I’ll check it to see if it has a Hardinfo package in a few hours.
The rest of the data set’s battery vs time can be seen in the same place as the raw data itself. I’ll clear this up a bit as to why my graphs are smoother then yours for the battery data, I’m using the raw battery data in column two, it is in the form of 3,000,000 as 100% and 0 as 0% so to get the raw percentage I divided it by 30000. I also used the Unix time stamp in row three to find the relative time since the start of each set. In set three you can see when I got your request Implemented at 8 minutes in to the boot. Data set four was all active time as it was when I was working on @amosbatto 's request.
Edit: as for the rapid drop in the middle of of set number 3, I’m fairly sure that was me rebooting the phone. The active periods are never that steep. You can see active periods in the sets as flat parts in the first set and, as slight dips in the rest. Set four is the best example of an active period due to the fact I was engaged in running the screen, the wifi, bluetooth for a keyboard, and running fairly intensive programs all at the same time. At no point have I had the baceband on for longer then a few second, and I keep the microphone and camera always off as well.
Is the screen on this entire time, and is it at 100% brightness?
Around 85% brightness, and yes it was on the entire time during data set four. I was typing commands in terminal and using the web browser during it.
Just checked, yes there is a package for it, if you’ed like me to install it and to use any commands from the tools it has just say so.

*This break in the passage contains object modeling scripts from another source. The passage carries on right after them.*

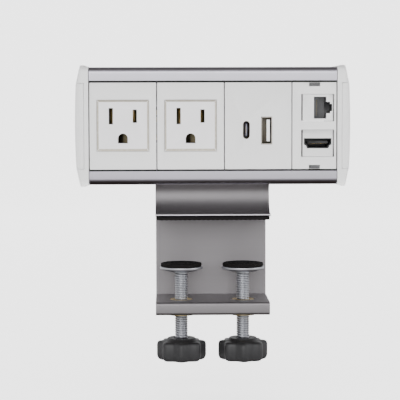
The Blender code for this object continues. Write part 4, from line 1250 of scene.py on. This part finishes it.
CASE_EDGE = 0.0004
USB_A_RIM = 0.0004
USB_A_ROOT = 0.0010
USB_PAD_THICKNESS = 0.00012
USB_PAD_START = 0.0004
USB_PAD_END = 0.0045


class POWERUNIT_OT_usb(PieceOperator):
    """Make the two USB ports and the charger behind them"""

    bl_idname = "powerunit.usb"
    bl_label = "USB Ports"

    def execute(self, context):
        # Painted shade: the USB-C shell is dark nickel, and the USB-A shell goes darker behind its
        # rim
        refined("usb_c_shell", "shaded_nickel", SHEET_EDGE)
        refined("usb_c_tongue", "port_grey", SHEET_EDGE)
        shell = refined("usb_a_shell", "nickel", SHEET_EDGE)
        mouth = low("usb_a_shell").y + USB_A_RIM
        dressed(shell, "shaded_nickel", lambda face: face.center.y > mouth)
        tongue = refined("usb_a_tongue", "tongue_white", MOULD_EDGE)
        root = low("usb_a_tongue").y + USB_A_ROOT
        # Painted shade: the tongue's faces towards -X go black
        dressed(tongue, "port_black_and_shade", lambda face: face.normal.x < -0.5)
        dressed(tongue, "port_beige", lambda face: face.normal.y < -0.5 and face.center.y > root)
        self.pads("usb_a_tongue", count=4, pitch=0.0023, width=0.0010, offset=0.00005)
        self.pads("usb_c_tongue", count=8, pitch=0.0006, width=0.0003, offset=-0.00035)
        refined("usb_charger_case", "black_plastic", CASE_EDGE)
        refined("usb_circuit_board", "circuit_board", MOULD_EDGE)
        return {"FINISHED"}

    def pads(self, node, count, pitch, width, offset):
        """Gold contact pads on one face of a tongue."""
        x, y, half = middle(node).x + offset, low(node).y, USB_PAD_THICKNESS / 2
        near = (x - half, y + USB_PAD_START, -width / 2)
        far = (x + half, y + USB_PAD_END, width / 2)
        obj = new_piece(f"{node}_pads", box_shape(near, far), (0, 0, middle(node).z))
        with_tree(obj, "row", Count=count, Step=(0, 0, pitch), Finish=FINISHES["gold"])
        finished(obj, "gold")


HDMI_PINS = 10
HDMI_PIN_PITCH = 0.001
HDMI_PIN_HALF = 0.00017
HDMI_PIN_START = 0.0004
HDMI_PIN_END = 0.006
HDMI_PIN_HEIGHTS = (-0.00062, -0.0005)
HDMI_RISE = 0.0004
LATCH_EDGE = 0.0002


def split_across(mesh, x):
    """Edges added where an upright plane across X meets the mesh."""
    shape = bmesh.new()
    shape.from_mesh(mesh)
    everything = [*shape.verts, *shape.edges, *shape.faces]
    bmesh.ops.bisect_plane(shape, geom=everything, plane_co=(x, 0, 0), plane_no=(1, 0, 0))
    shape.to_mesh(mesh)
    shape.free()


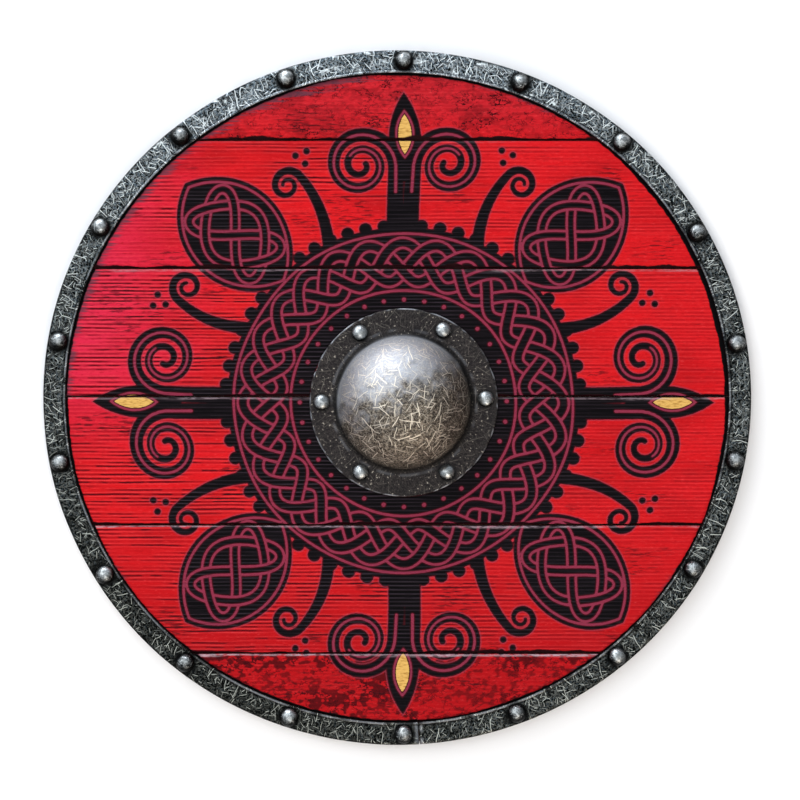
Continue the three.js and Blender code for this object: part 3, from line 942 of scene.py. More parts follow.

Ah, that explains it - gaps. It did seem odd without context. Thanks.
I’m thinking up new test protocols, which you may or may not want to do, but would be more thorough:
1A (“idling”) - A “baseline” dataset, with everything on (modems, wireless, BT - but no useage), 100% screen brightness (on all the time), idling: let it go from battery from 100% to 0 (shutdown). Only the data logging script running.
1B (“idling with more realistic screen”) - Same as 1A, but screen at some lesser brightness that looks usable (75-85%?).
2A (“idling securely”) - Same as 1A, but HW killed with switches.
2B (“idling securely with more realistic screen”) - Same as 1B, but HW killed with switches.
3A (“some use”) - Same as 1A, but this time some usage, like a really long youtube video (no screensaver, Firefox)
3B (“some use with more realistic screen”) - Same as 1A, but this time some usage, like a really long youtube video (no screensaver, Firefox)
4A (“actual use in offline/secure mode”) - same as 2A, but this time some usage, like a really long video from memorycard (offline)
4B (“actual use in offline/secure mode with more realistic screen”) - same as 2B, but this time some usage, like a really long video from memorycard (offline)
I think those should give an idea of what to expect from current Dogwood and give context to measure against when future improvements arrive. These, in a matrix, should let us to approximate the effects of the screen (brightness), HW switches (online/offline) and light usage to battery life. Possibly to heat also, if we can bet those measurements too. I’m sure these can be refined - they need to be reproducible and simple, yet still cover the different profiles.
A bit dull to do, I’ll admit, but that’s base data for you. And I’ll understand if it’s a bit too much to ask.